-- Start of Given data --

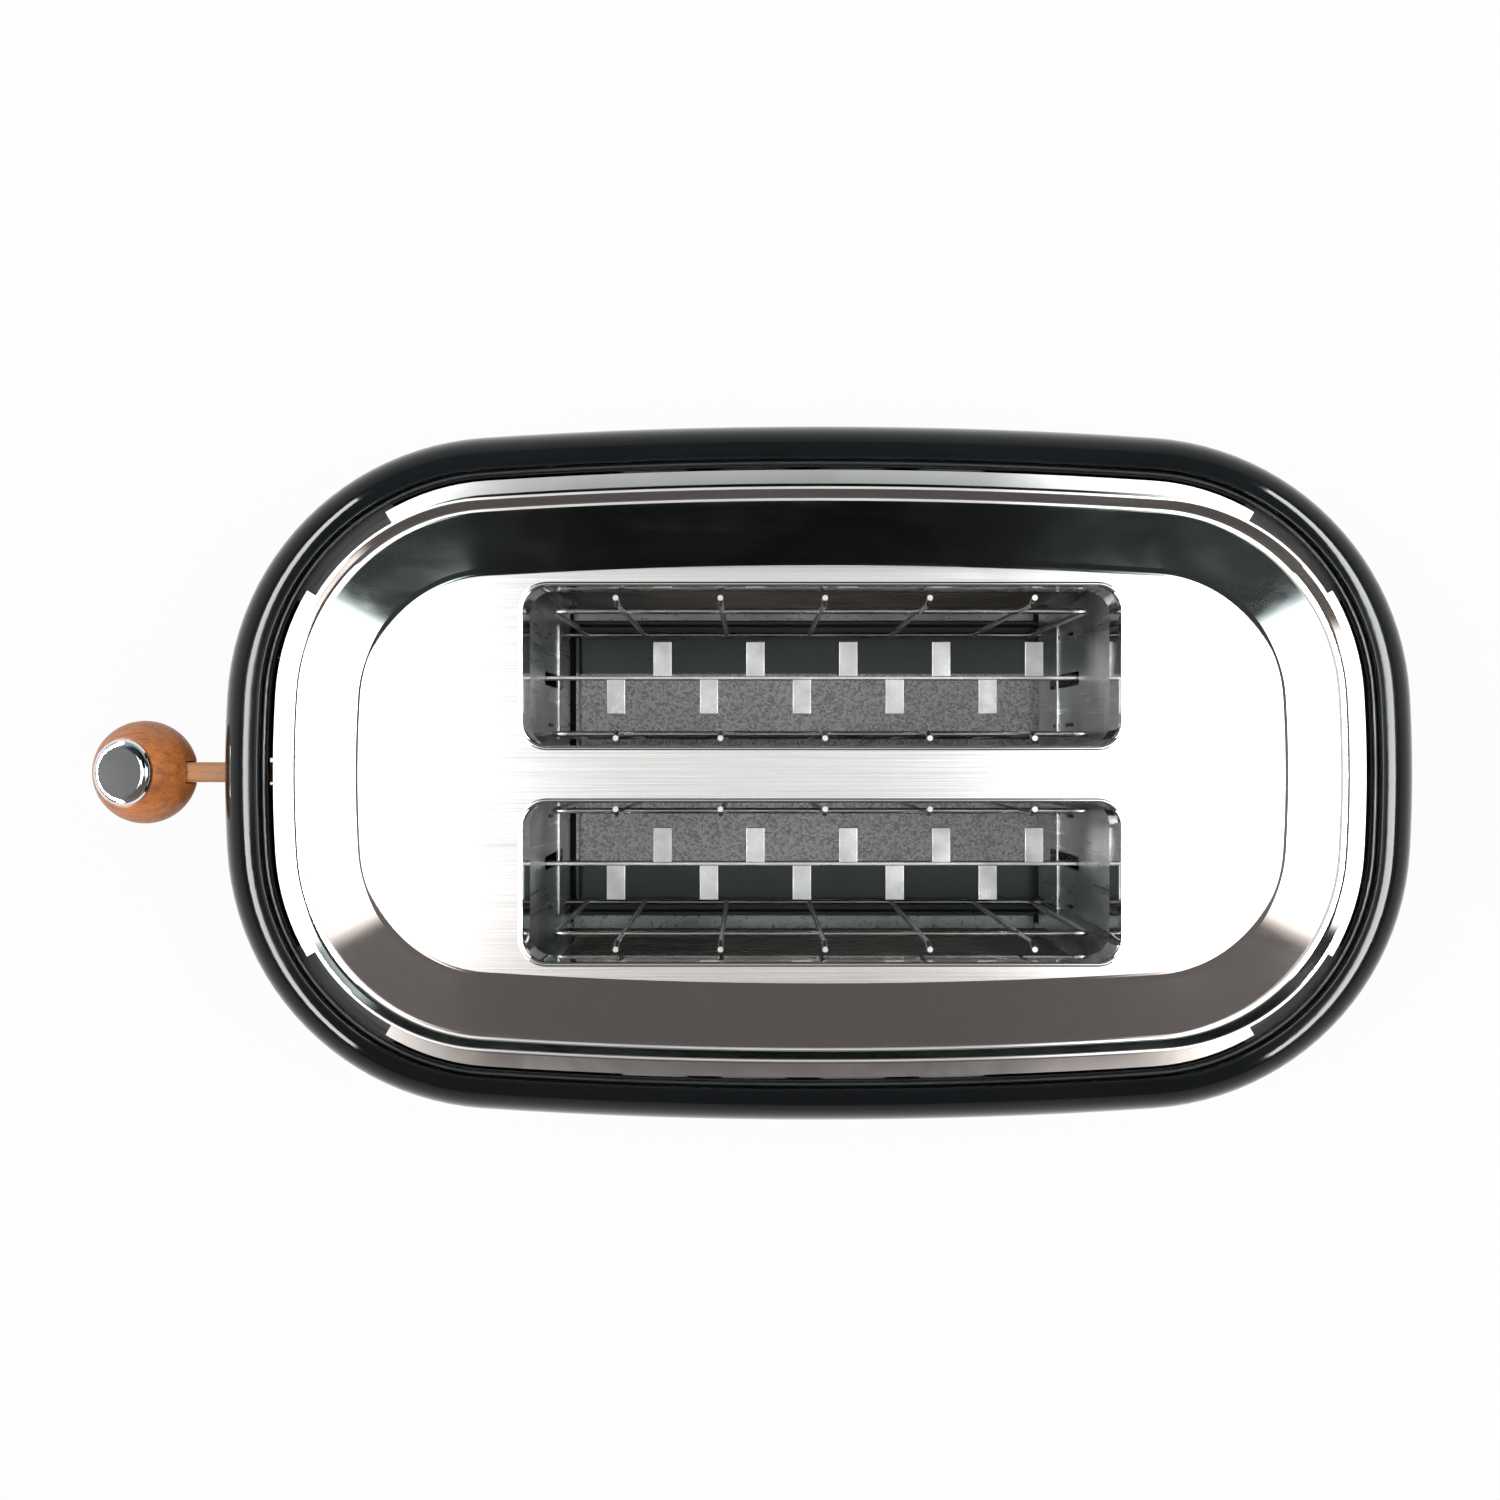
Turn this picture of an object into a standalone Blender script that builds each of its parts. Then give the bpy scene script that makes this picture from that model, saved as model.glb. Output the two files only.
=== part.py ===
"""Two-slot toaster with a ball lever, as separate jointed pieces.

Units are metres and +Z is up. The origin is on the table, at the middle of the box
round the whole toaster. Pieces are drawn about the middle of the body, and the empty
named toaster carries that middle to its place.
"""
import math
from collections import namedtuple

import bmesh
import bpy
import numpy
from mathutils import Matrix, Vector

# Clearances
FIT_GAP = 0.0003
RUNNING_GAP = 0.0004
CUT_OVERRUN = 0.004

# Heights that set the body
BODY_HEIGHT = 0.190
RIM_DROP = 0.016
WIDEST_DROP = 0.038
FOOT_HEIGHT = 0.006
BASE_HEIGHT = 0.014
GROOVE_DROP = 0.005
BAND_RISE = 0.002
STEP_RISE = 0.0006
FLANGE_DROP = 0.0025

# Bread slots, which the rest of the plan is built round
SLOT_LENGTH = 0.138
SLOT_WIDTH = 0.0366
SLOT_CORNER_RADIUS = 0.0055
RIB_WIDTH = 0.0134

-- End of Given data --

### Task prompt
Starting with the first line of the data above, copy each line exactly until you reach the line with "separate jointed pieces."; include that line as well.

### Result below
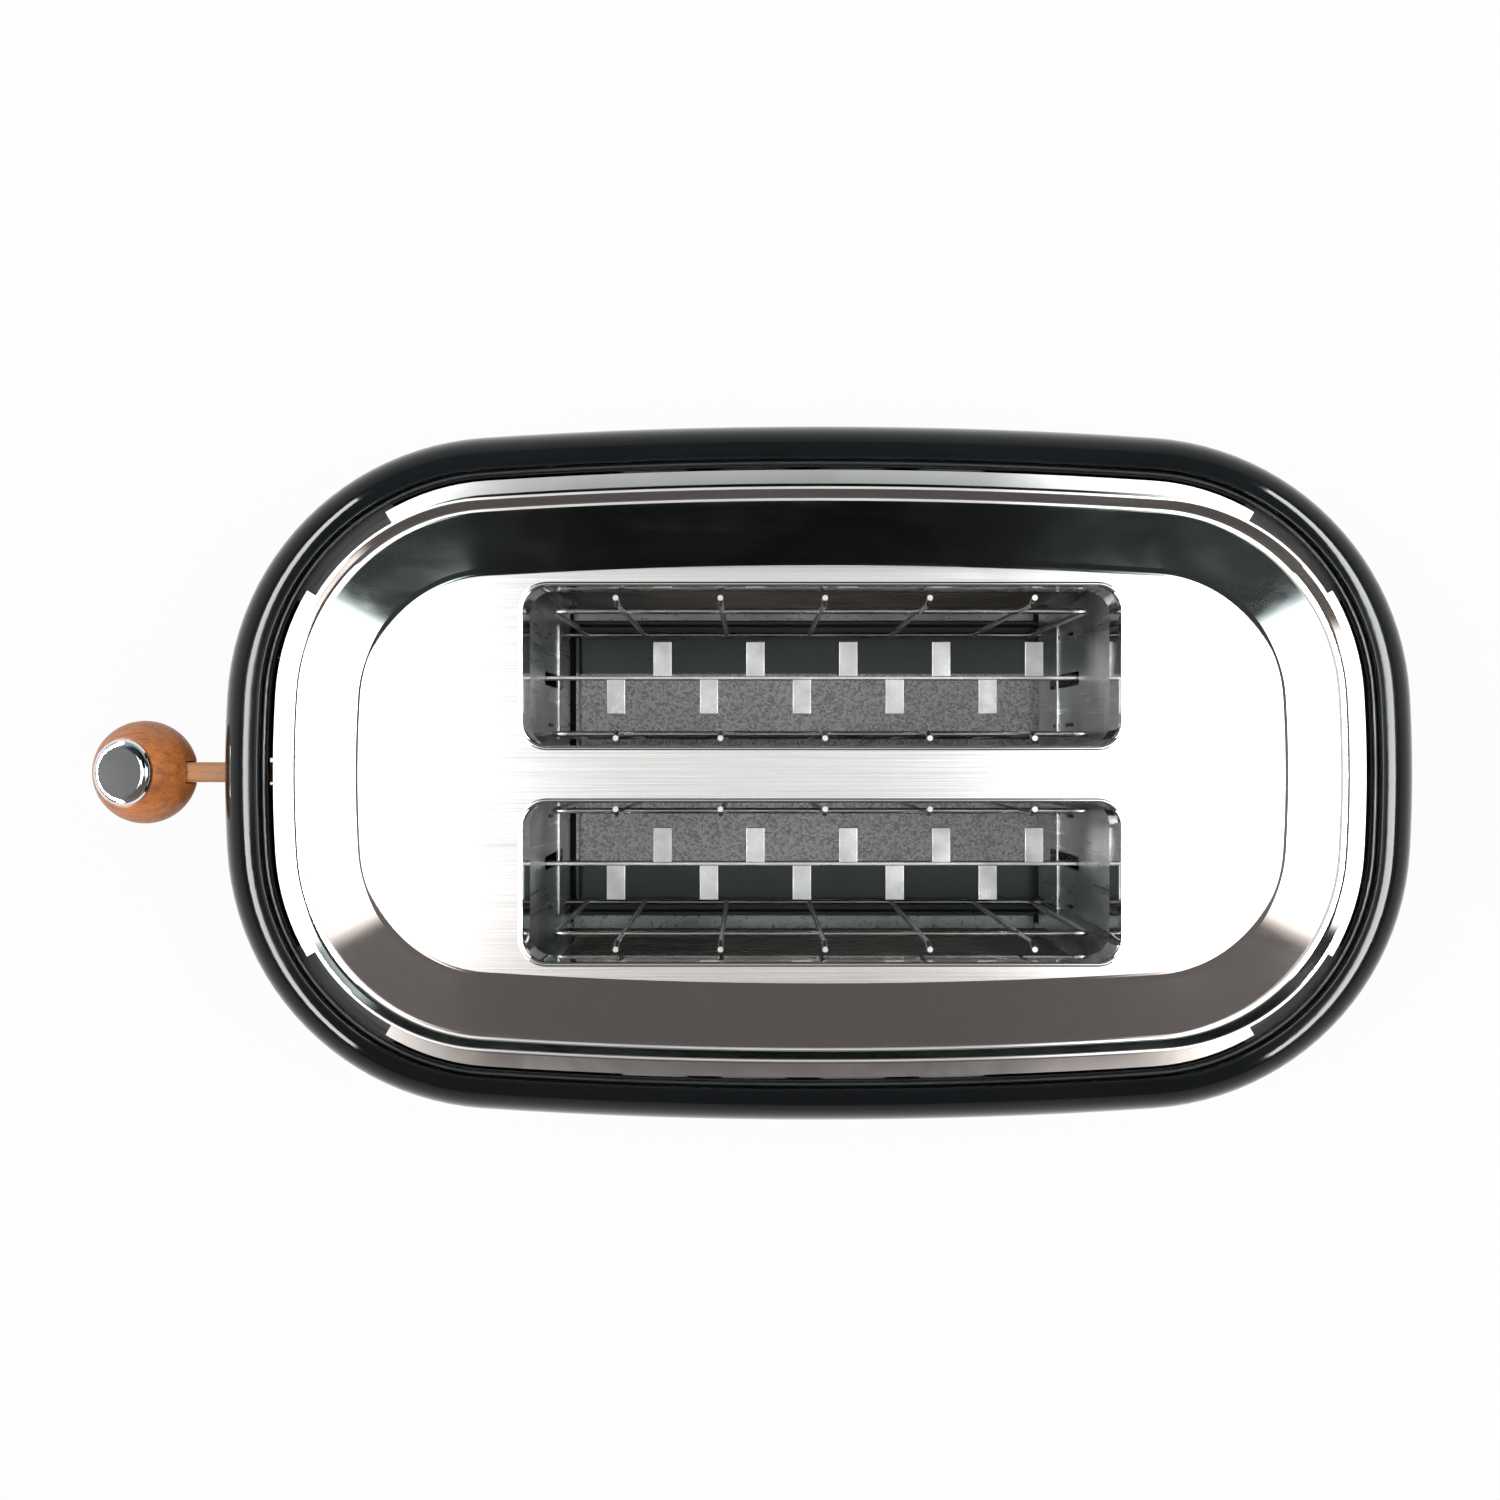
Turn this picture of an object into a standalone Blender script that builds each of its parts. Then give the bpy scene script that makes this picture from that model, saved as model.glb. Output the two files only.
=== part.py ===
"""Two-slot toaster with a ball lever, as separate jointed pieces.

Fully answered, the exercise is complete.